Postby shilliard » 16 May 2013, 11:36

To be sure I understand how you do it, I am assuming that each student fills out a survey questionnaire.

juljana wrote:Shouldn't I represent this [different population size in each cell] in the stratified sample? How to calculate this difference in order to have a more accurate sample for each age and for each city. IT'S A BIT TO MUCH COMPLICATED!!!


I think what you need is equal precision of each risk factor and each behavior score. There is an "infinite population" rule that says if the population size is 10 times or greater than the sample size then the population size will have no effect on any significance test of margin of error calculation. My natural tendency is to take equal sample size per cell unless there is some reason not to. For example, why would you want to take more data for one age group than another? Just because they are there?

juljana wrote:Also, replying to you question I should do regression analysis to see what kind of factors (personal, family, school or peers) cause the certain risky behaviors among the target age group, such as drug, alcohol and smoking use, truancy, conflicts with peers, etc.
Good, I have also found that people understand survey results in terms percentages (of students) better than they do average scores. If I were doing it my results would include -- for each demographic compared -- a table of mean scores, a corresponding table of percentages of students, (say the percentage in category 1 & 2 versus the percentage in categories 4 & 5) and an indication of whether the difference is significant. With these percentages of students shone, people can see the size of the effect as well as whether it is statistically significant.

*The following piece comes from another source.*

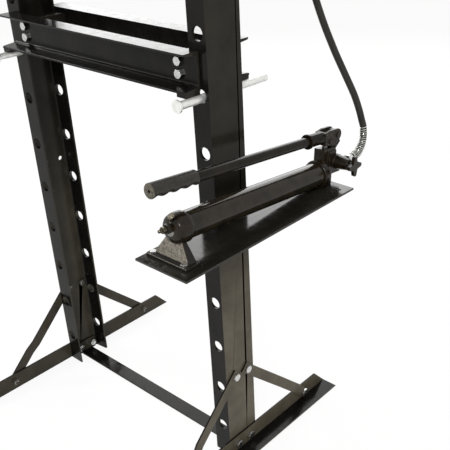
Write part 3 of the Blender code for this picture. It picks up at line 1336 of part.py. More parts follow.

juljana wrote:I should also make paired T-test comparison among respondents from the three cities and among ages, to see if there is any significant difference.


I think you need to perform independent (not paired) T-tests of means. In addition, I would consider a 3city X 5age groups analysis of variance for each variable, including tables of means.

My experience is in factory and laboratory so my thinking and understandings might be different from what is customary in your field. It would be interesting if you run some of these ideas by the people over at Talk Stats.

http://www.talkstats.com/index.php
http://www.talkstats.com/forumdisplay.php/2-Statistics
http://www.talkstats.com/showthread.php ... stionnaire

You might even put a link from there to over here.